I'm immersing myself in the "culture" of Maryland and the church staff life. I never knew how much responsibility i signed up for when choosing to go into ministry. I had no idea that people are always looking at me and that appearance really does matter when you are in a ministry position. You must always look pure and not allow people to "assume." My mind set has completely changed from being selfish to being focused on the mission of the church.

It may seem that my life here in MD is just peachy and perfect, however, it does come with heartache, homesickness, and humility. I used to be so independent. I didn't have to rely on any one for directions or guidance... I did everything myself. Now I have to get step by step directions, hugs from strangers, and counsel for my spirit that seems to be in the refining process.

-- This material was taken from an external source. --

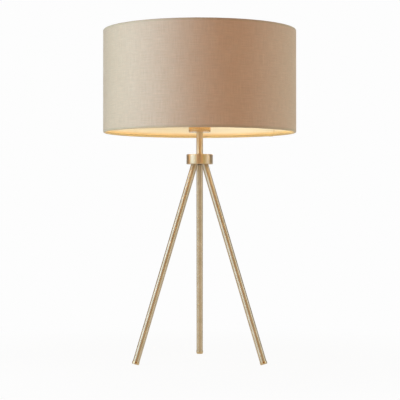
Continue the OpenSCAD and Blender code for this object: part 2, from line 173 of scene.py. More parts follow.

My friend was talking to me the other day on chat and he asked me what I was struggling with, my answer was the whole transition from being in college and moving to Maryland. Tresor responded to me with this:
"Transitions are our training ground for our calling, it's where we learn the difference between being called and being driven. It is the time we are refined for what we are truly called to."
These words that Tresor told me really spoke to my soul. They have been my prayer the last few days. I really do find that God is refining me and molding me into the woman that he wants me to be today, tomorrow, and in years to come. Needless to say, I think that after a year I am going to be a completely new person. I'm excited for the journey that God is leading me on and I can't wait for the doors that are awaiting my arrival.

Blessings,

Kinsey


"Maryland Me"

Sunday, September 5, 2010

On the move

Well folks, I've leaving for Maryland in the morning. I should be arriving on Wednesday in the early afternoon. I'll update you in about a week how everything is going. Please pray for me as I transition into this season of life.